W pierwszych minutach drugiej części spotkania gra nie uległa zmianie. Na boisku mogliśmy zaobserwować dużo chaosu, dużo walki, i sporo biegania. Na pierwszą naprawdę groźną akcje trzeba było poczekać do 63. minuty pojedynku. Tym razem bliscy objęcia ponownego prowadzenia w meczu byli piłkarze Gryfu, jednak strzał pomocnika gospodarzy okazał się bardzo niecelny. Parę minut później znowu było gorąco pod bramką Michała Kołby, jednak strzał głową napastnika drużyny z Wejherowa okazał się niecelny. Ełkaesiacy, a konkretnie Maksymilian Rozwandowicz odpowiedział piłkarzom gospodarzy w 79. minucie spotkania. Strzał głową zawodnika ŁKS-u po centrze z rzutu wolnego wybił jednak z linii bramkowej Nadolski. Była ta najlepsza okazja dla podopiecznych Wojciecha Robaszka, aby w drugiej połowie wyjść na prowadzenie w dzisiejszym starciu.

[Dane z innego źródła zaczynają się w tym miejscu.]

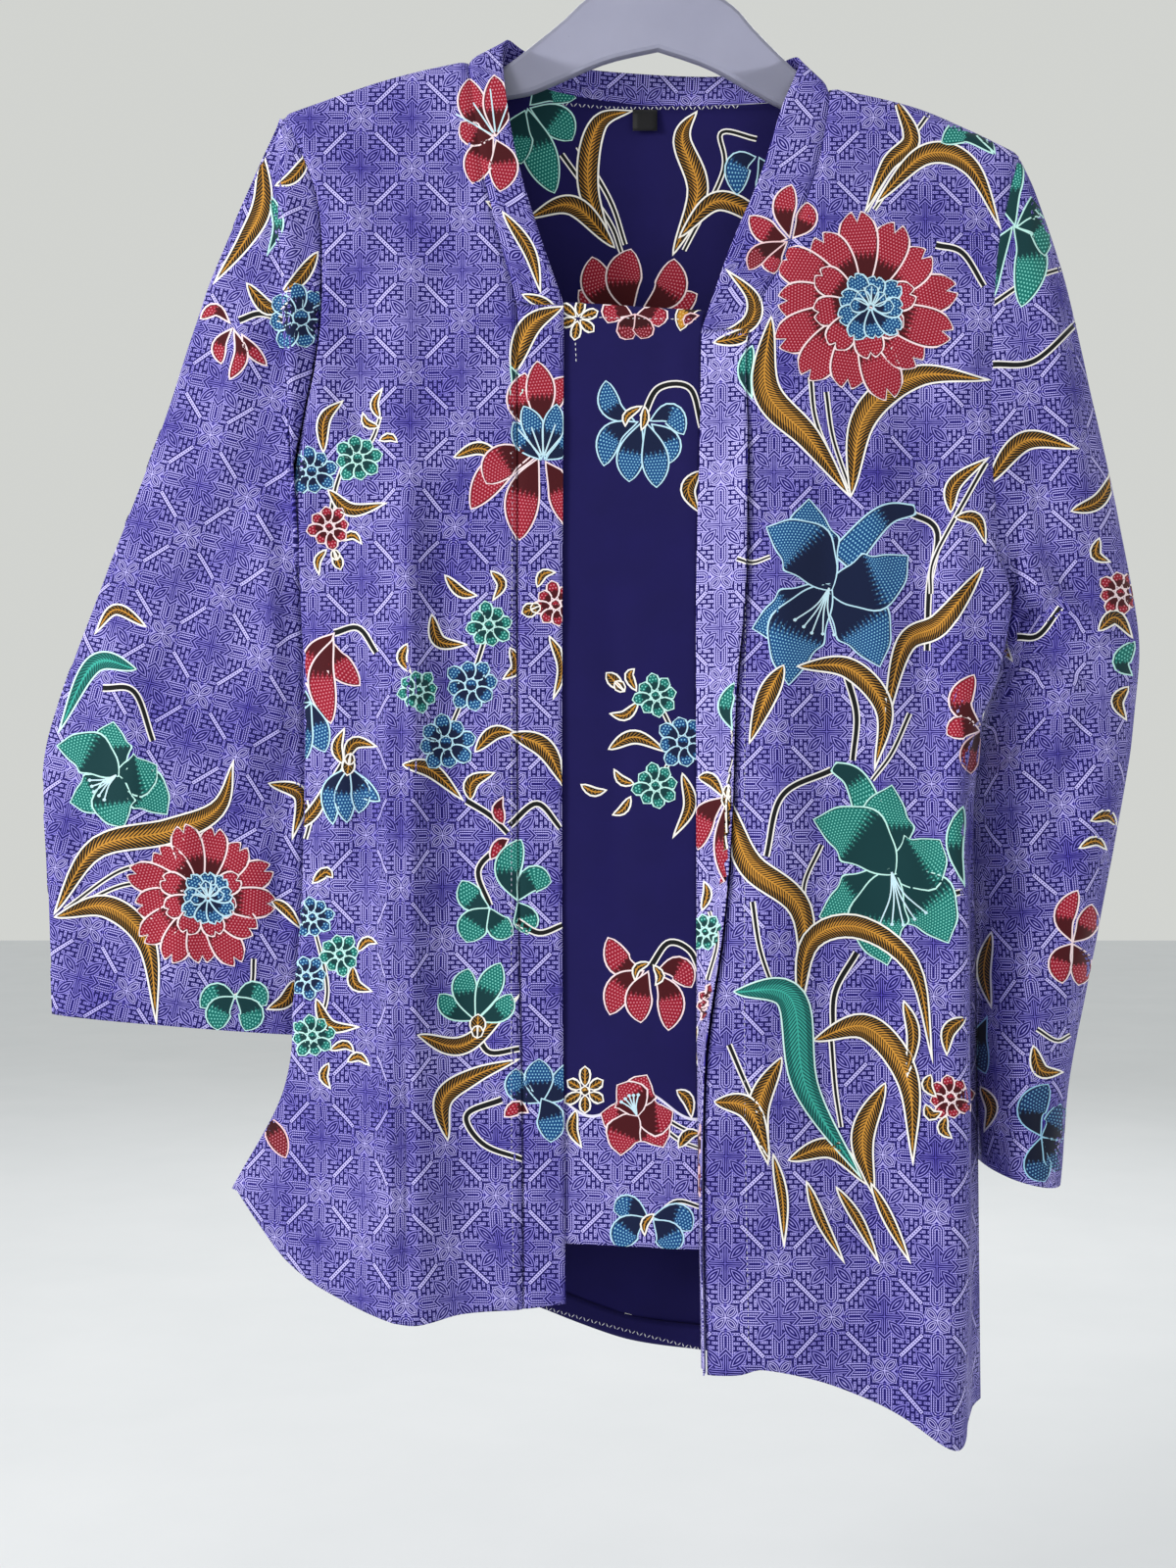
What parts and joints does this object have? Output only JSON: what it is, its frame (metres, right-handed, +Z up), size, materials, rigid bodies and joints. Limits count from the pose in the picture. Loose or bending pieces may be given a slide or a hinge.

Serca przyjezdnym mocniej zabił na dwie minuty przed zakończeniem regulaminowego czasu gry. Po uderzeniu z dystansu fenomenalną interwencją popisał się Michał Kołba, który wyratował swój zespół przed utratą bramki. Końcówka spotkania należała zdecydowanie do gospodarzy, którzy za wszelką cenę chcieli odnieść pierwsze w sezonie zwycięstwo. Ta sztuka jednak się nie udała, głównie za sprawą bramkarza ŁKS-u, który w ostatnich minutach meczu popisał się znakomitymi paradami.
ŁKS wywozi z Wejherowa cenny punkt. Przeciwnik okazał się naprawdę niebezpieczny i groźny. Można śmiało powiedzieć, iż jedno oczko zdobyte w sobotnim starciu to bardzo dobry wynik dla podopiecznych Wojciecha Robaszka.
Gryf Wejherowo - ŁKS Łódź 1:1
Bramki: Łukasz Nadolski 18 (k) - Jewhen Radionow 32 (k)
Gryf: Wiesław Ferra - Paweł Brzuzy, Krzysztof Wicki, Przemysław Kamiński, Mateusz Goerke - Mikołaj Gabor, Łukasz Nadolski, Piotr Kołc, Jacek Wicon, Rafał Maciejewski - Hieronim Gierszewski.
ŁKS: Michał Kołba - Kamil Rozmus (67 Damian Guzik), Kamil Juraszek, Maksymilian Rozwandowicz, Bartosz Widejko (46 Paweł Pyciak) - Jakub Kostyrka, Przemysław Kocot, Patryk Bryła (80 Damian Nowacki), Krystian Pieczara (61 Mateusz Gamrot), Piotr Pyrdoł - Jewhen Radionow.